We can use gradient descent to find the $\mathbf{w}$ that minimizes $L(\mathbf{w})$:

$$\mathbf{w}_{t+1} = \mathbf{w}_{t} - \alpha\nabla L(\mathbf{w}_t)$$

Gradient descent is guaranteed to find the global minimum of a convex function as long as the learning rate is not too large. Since our $L(\mathbf{w})$ is convex, we can use gradient descent to find the globally optimal $\mathbf{w}^*$.
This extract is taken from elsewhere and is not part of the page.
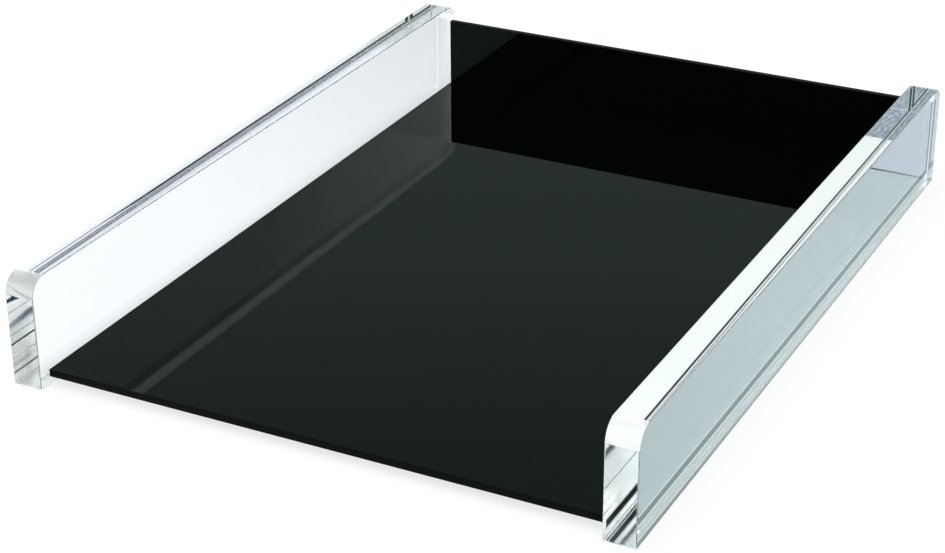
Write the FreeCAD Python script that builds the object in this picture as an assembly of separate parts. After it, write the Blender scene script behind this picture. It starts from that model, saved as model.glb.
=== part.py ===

Let's calculate the gradient $\nabla_\mathbf{w} L(\mathbf{w})$:

$$\begin{align}
\nabla_\mathbf{w} L(\mathbf{w})
&= \nabla_\mathbf{w} \frac{1}{n}\sum_{i=1}^n \left(\mathbf{w}^T\mathbf{x}_i - y_i\right)^2\\
&= \frac{1}{n}\sum_{i=1}^n\nabla_\mathbf{w} \left(\mathbf{w}^T\mathbf{x}_i - y_i\right)^2\\
&= \frac{2}{n}\sum_{i=1}^n \left(\mathbf{w}^T\mathbf{x}_i - y_i\right) \mathbf{x}_i\\
\end{align}$$

So we can use the following update rule:

$$\mathbf{w}_{t+1} = \mathbf{w}_{t} - \alpha\frac{1}{n}\sum_{i=1}^n \left(\mathbf{w}^T\mathbf{x}_i - y_i\right) \mathbf{x}_i$$